Es wäre in einer Rezension müßig, auf die einzelnen Interviews einzugehen. Sie sind eine überaus lehrreiche Lektüre, die ich nicht vorwegnehmen will und kann. (Selbiges gilt in gleichem Maße für Eckstaedts Schlußfolgerungen.) Hinzu kommt das detektivische Vergnügen, die Identitäten der Befragten, deren Namen natürlich geändert wurden, herauszufinden. Mir ist das etwa zur knappen Hälfte gelungen. Man könnte sich darüber streiten, ob das Spektrum der Befragten tatsächlich breit genug ist, jedoch scheint mir, daß Eckstaedt im Rahmen seiner Arbeit eine kluge Auswahl getroffen hat. Am Ende jedes Interviews wird es in einem "Resümee" vom Autor zusammengefaßt. Die ersten beiden Teile des Buches (Geschichte/Methode sowie Interviews) sind die stärksten des Buches.

Vermißt habe ich Eckstaedts Interview mit sich selbst. Eine Arbeit, die einen akademischen Anspruch hat, verlangt eine gewisse Objektivität. Als Protagonist der Szene, über die er schreibt, hätte sich Eckstaedt selbst als Interviewpartner einbeziehen sollen, um eine klare Trennung zwischen seiner subjektiven Meinung und den Ergebnissen der Recherchen zu erreichen. Dies wäre auch hinsichtlich seines eigenen Werdeganges wichtig und interessant gewesen. Es war seine Entscheidung, dies nicht zu tun und man muß es respektieren. Ich finde es bedauerlich, muß er sich doch nun im letzten Teil seines Buches gefallen lassen, subjektiv und ausschließlich zu wirken - Dinge, die er im Buch bei anderen zu recht kritisch anspricht.

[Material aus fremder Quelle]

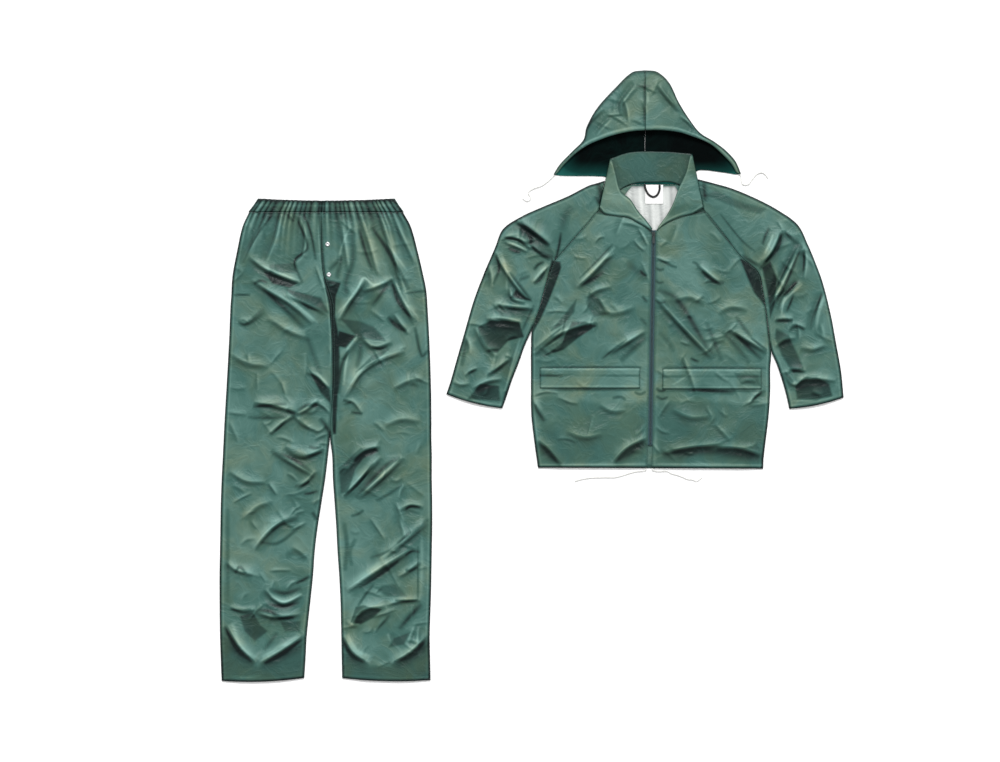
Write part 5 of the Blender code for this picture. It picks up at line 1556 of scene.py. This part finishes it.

Eckstaedts Arbeit ist eine gut recherchierte, sehr fundierte und engagierte Betrachtung zum Thema. Sie kann nur ein Anfang sein, es ist jedoch sein Verdienst, diesen Anfang unter Einbeziehung anderer weithin verstreuter Arbeiten, die er dankenswerter Weise für sein Buch gebündelt hat, getan zu haben. Der Verlag hat gute Arbeit geleistet, es ist ein schönes Buch geworden. Gewünscht hätte ich mir für den Leser ein Personenregister der Musiker und Künstler, die in den Interviews immer wieder als Vorbilder auftauchen; es würde den Einstieg für diejenigen erleichtern, die nicht aus der Szene kommen. Aaron Eckstaedt hat ein erstes Standardwerk geschaffen, für das ihm uneingeschränkte Anerkennung gebührt.